### Stated problem
Give again, word for word, each line from the top of the listing through the line that holds "fade = max(0.0, min(1.0, (height".

>>>

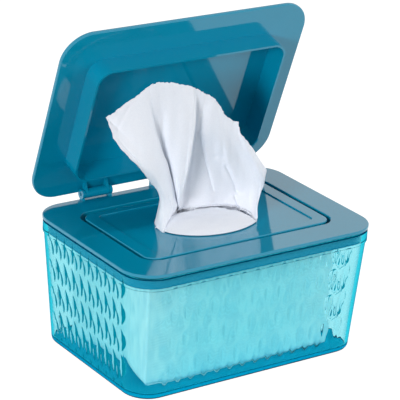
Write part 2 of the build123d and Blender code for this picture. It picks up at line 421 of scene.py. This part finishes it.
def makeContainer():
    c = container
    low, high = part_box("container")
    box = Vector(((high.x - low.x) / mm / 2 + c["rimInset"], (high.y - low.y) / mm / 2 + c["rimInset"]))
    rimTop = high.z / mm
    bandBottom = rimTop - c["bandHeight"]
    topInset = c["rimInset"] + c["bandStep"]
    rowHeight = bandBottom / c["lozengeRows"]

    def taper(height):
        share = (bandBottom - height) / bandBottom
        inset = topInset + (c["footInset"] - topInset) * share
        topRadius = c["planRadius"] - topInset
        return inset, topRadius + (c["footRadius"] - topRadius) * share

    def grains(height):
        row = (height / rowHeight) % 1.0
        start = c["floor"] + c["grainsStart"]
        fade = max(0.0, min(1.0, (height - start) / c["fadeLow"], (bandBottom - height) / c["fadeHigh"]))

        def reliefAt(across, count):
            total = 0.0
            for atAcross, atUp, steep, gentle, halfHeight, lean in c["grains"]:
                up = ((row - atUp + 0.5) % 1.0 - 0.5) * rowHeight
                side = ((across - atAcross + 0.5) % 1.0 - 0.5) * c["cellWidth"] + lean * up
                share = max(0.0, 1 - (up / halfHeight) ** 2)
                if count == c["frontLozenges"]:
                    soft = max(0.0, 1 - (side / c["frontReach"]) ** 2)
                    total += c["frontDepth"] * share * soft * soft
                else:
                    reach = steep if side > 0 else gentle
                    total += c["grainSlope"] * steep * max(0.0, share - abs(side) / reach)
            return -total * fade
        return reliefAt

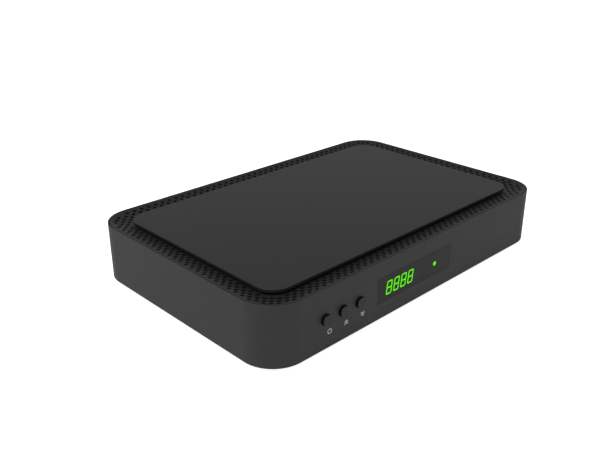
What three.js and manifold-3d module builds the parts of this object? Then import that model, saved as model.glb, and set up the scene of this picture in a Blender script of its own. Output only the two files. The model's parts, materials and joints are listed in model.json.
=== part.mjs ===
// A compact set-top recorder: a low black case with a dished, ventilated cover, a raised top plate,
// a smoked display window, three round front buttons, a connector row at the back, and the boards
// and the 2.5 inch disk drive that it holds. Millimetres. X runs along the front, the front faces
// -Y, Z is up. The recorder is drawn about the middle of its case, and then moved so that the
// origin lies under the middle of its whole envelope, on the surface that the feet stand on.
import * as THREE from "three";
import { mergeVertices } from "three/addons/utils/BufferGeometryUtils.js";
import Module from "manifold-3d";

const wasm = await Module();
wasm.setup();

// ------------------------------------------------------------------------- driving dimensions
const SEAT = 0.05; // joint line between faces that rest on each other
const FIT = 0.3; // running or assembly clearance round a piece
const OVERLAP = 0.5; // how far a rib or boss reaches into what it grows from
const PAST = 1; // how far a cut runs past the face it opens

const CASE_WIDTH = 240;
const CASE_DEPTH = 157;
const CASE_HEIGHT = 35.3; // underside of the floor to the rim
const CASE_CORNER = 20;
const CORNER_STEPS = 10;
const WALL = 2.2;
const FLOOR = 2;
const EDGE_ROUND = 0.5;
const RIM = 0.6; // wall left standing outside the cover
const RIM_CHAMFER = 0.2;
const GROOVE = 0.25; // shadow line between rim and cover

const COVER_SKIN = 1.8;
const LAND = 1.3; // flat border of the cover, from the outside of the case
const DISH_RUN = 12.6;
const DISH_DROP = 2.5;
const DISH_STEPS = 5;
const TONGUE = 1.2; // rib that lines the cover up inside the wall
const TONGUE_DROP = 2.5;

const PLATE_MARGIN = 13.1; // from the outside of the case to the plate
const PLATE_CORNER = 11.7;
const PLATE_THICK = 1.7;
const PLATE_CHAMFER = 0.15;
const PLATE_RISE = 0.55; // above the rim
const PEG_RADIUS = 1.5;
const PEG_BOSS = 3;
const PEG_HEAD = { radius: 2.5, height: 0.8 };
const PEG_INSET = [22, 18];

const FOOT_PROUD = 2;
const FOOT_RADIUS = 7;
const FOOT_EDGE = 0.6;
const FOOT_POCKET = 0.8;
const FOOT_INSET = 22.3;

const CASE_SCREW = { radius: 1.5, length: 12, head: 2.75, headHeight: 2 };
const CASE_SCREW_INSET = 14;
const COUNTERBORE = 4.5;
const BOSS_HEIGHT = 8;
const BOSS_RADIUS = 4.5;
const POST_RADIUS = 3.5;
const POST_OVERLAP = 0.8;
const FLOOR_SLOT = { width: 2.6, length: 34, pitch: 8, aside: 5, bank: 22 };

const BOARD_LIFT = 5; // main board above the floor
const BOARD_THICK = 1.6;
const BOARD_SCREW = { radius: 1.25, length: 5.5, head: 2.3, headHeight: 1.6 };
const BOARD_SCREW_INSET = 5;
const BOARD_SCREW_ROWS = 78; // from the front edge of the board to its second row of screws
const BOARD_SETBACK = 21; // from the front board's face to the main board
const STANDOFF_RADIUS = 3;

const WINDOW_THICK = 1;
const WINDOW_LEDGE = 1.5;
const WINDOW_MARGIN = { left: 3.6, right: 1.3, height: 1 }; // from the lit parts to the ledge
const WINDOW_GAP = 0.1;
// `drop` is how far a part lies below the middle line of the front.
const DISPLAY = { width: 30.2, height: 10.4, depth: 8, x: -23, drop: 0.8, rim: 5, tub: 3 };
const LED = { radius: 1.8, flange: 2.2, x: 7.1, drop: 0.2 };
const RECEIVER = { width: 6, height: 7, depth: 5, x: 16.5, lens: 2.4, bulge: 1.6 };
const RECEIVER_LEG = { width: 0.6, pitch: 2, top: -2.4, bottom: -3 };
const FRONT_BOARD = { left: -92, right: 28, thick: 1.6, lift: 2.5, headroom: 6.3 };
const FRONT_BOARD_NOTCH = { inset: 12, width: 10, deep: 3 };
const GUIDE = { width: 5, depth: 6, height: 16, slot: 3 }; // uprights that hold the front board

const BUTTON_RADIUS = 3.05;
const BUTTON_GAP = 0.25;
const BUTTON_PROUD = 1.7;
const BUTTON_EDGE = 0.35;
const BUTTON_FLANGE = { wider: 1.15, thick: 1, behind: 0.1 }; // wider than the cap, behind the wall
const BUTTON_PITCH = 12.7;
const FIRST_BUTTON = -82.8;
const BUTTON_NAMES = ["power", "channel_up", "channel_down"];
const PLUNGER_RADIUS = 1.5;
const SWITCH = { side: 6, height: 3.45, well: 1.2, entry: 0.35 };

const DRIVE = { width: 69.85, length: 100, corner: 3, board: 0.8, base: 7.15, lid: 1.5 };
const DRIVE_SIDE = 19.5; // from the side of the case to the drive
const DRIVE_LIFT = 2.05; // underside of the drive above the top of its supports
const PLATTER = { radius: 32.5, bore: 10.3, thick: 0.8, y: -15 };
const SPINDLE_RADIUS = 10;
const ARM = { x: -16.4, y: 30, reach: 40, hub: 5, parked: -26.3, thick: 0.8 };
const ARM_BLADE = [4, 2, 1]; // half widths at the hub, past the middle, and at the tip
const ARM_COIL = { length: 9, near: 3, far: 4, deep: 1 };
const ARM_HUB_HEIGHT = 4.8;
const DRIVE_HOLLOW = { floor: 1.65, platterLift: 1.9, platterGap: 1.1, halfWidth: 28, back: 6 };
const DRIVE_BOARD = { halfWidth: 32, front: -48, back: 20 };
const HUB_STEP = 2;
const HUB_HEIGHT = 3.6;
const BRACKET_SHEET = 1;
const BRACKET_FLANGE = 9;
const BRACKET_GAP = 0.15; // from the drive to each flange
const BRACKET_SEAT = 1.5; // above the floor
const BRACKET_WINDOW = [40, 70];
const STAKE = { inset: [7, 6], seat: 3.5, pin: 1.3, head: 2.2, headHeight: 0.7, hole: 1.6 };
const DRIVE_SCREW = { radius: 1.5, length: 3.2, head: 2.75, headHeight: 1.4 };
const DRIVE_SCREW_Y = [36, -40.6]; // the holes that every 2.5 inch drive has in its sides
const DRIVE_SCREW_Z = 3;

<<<

### Reply
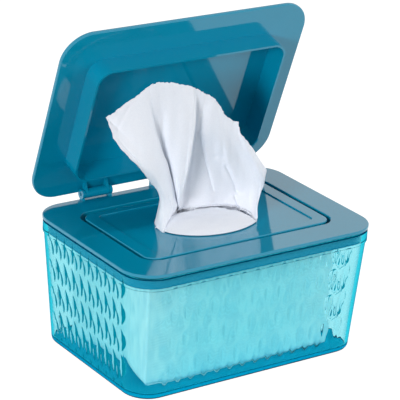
Write part 2 of the build123d and Blender code for this picture. It picks up at line 421 of scene.py. This part finishes it.
def makeContainer():
    c = container
    low, high = part_box("container")
    box = Vector(((high.x - low.x) / mm / 2 + c["rimInset"], (high.y - low.y) / mm / 2 + c["rimInset"]))
    rimTop = high.z / mm
    bandBottom = rimTop - c["bandHeight"]
    topInset = c["rimInset"] + c["bandStep"]
    rowHeight = bandBottom / c["lozengeRows"]

    def taper(height):
        share = (bandBottom - height) / bandBottom
        inset = topInset + (c["footInset"] - topInset) * share
        topRadius = c["planRadius"] - topInset
        return inset, topRadius + (c["footRadius"] - topRadius) * share

    def grains(height):
        row = (height / rowHeight) % 1.0
        start = c["floor"] + c["grainsStart"]
        fade = max(0.0, min(1.0, (height - start) / c["fadeLow"], (bandBottom - height) / c["fadeHigh"]))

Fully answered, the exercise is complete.